Thx for letting me know @foad , I'm on it.

@gchatelet This is breaking windows bots: http://lab.llvm.org:8011/builders/llvm-clang-x86_64-win-fast/builds/1933 - please can you take a look? I think we'll need to revert until you have a fix.

gchatelet added a comment.EditedJul 31 2019, 5:53 AM

@gchatelet This is breaking windows bots: http://lab.llvm.org:8011/builders/llvm-clang-x86_64-win-fast/builds/1933 - please can you take a look? I think we'll need to revert until you have a fix.

If this is about the missing default constructor it's already fixed:
https://reviews.llvm.org/rL367400

As for the failing tests in release the patch is sent as well
https://reviews.llvm.org/rL367427

Thanks - rL367427 seemed to be the key

aprantl added inline comments.
llvm/trunk/include/llvm/Support/Alignment.h
39

Can you please doxygen-ify all the comments in this file? I.e. // -> ///

113

This comment also doesn't follow the LLVM rules. It should be just
/// Checks that ...

gchatelet marked 2 inline comments as done.Aug 1 2019, 12:29 AM

@aprantl I've created https://reviews.llvm.org/D65558 to address your comments since this patch is already submitted.

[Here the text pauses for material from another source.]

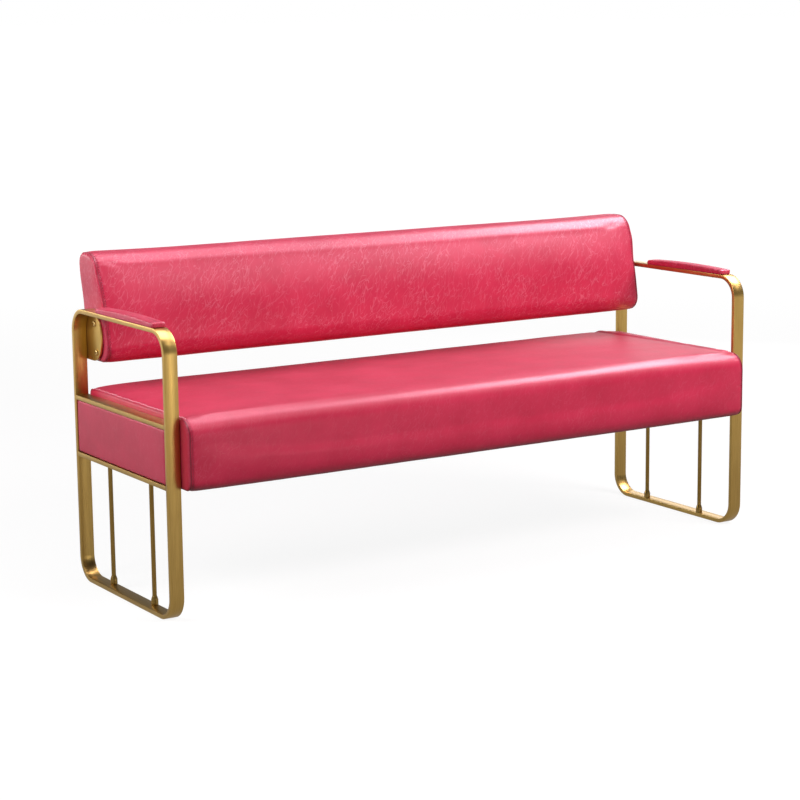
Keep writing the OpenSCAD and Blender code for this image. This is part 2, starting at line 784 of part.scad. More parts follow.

Thanks for looking at this. I haven't looked at this or the related patches at all, and I know this has landed already. I haven't really looked at the details of the patch, but I did want to highlight a possible conflict in interpretation of 0 alignment. In the elf gABI, the two alignment fields (sh_addralign and p_align) both have the statement "Values 0 and 1 mean no alignment is required". In other words, 0 is not technically an undefined alignment any more than 1 is, at least in the ELF context. That being said, if you are always treating an alignment of 0 as an alignment of 1, I don't think there's any issue.

Thanks for looking at this. I haven't looked at this or the related patches at all, and I know this has landed already. I haven't really looked at the details of the patch, but I did want to highlight a possible conflict in interpretation of 0 alignment. In the elf gABI, the two alignment fields (sh_addralign and p_align) both have the statement "Values 0 and 1 mean no alignment is required". In other words, 0 is not technically an undefined alignment any more than 1 is, at least in the ELF context. That being said, if you are always treating an alignment of 0 as an alignment of 1, I don't think there's any issue.

Thx for the feedback @jhenderson!
I had a quick exchange with @lattner a while ago. He told me that 0 most probably means 1 byte aligned, most of the time, which is inline with what you say.

The type has landed but there's a lot more work to get the codebase converted to use it.
This query shows the patches submitted so far.

I'm actively working on it, along the way I learned that the unsigned sometimes means an alignment in bytes (powers of two) but also sometimes the log2 of it, in which case 0 means 1ULL << 0, i.e. 1 byte aligned (see D65945).
I'm as careful as possible and I make sure I understand the consequences when I introduce the type to a part of the codebase, the whole migration will certainly take time.